Ces informations, limitées au montant de l'opération et au numéro d'enregistrement du fournisseur, permettraient à la Direction nationale des enquêtes fiscales, après recoupement avec la base de données économiques dont elle dispose, d'identifier les opérations douteuses et d'avertir le service local des impôts compétent qui exercera son droit d'enquête dans des délais permettant de faire obstacle au détournement de la TVA facturée en amont par les fournisseurs irréguliers.
La neutralisation de ces intermédiaires (désignés sous le terme de « taxis ») qui disparaissent avec le produit de la TVA encaissée avant même que la transaction ne soit connue des services fiscaux est d'autant plus nécessaire qu'une disposition de la loi « pour l'économie bleue » va, selon les déclarations du secrétaire d'État au budget, amplifier considérablement les risques de ce type de fraude à la TVA.

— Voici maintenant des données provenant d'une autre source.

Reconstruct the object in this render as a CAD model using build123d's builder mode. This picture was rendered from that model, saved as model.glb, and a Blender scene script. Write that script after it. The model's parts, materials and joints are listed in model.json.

En contrepartie, le dépôt de cette télédéclaration donnerait aux grandes entreprises concernées l'assurance de ne pas voir remis en cause ultérieurement leurs droits à déduction de la TVA. Par ailleurs, pour toutes les entreprises, ce dispositif permet d'alléger le régime de pénalités qui avait été institué voici trente ans pour dissuader ces opérations frauduleuses mais qui n'a abouti qu'à sanctionner de manière excessive des négligences procédurales sans enjeu.
La solution proposée répond donc aux craintes du ministère du budget et permettra, pour l'avenir, de récupérer des pertes de recettes de TVA qui sont actuellement évaluées à plus de 5 milliards d'euros par an.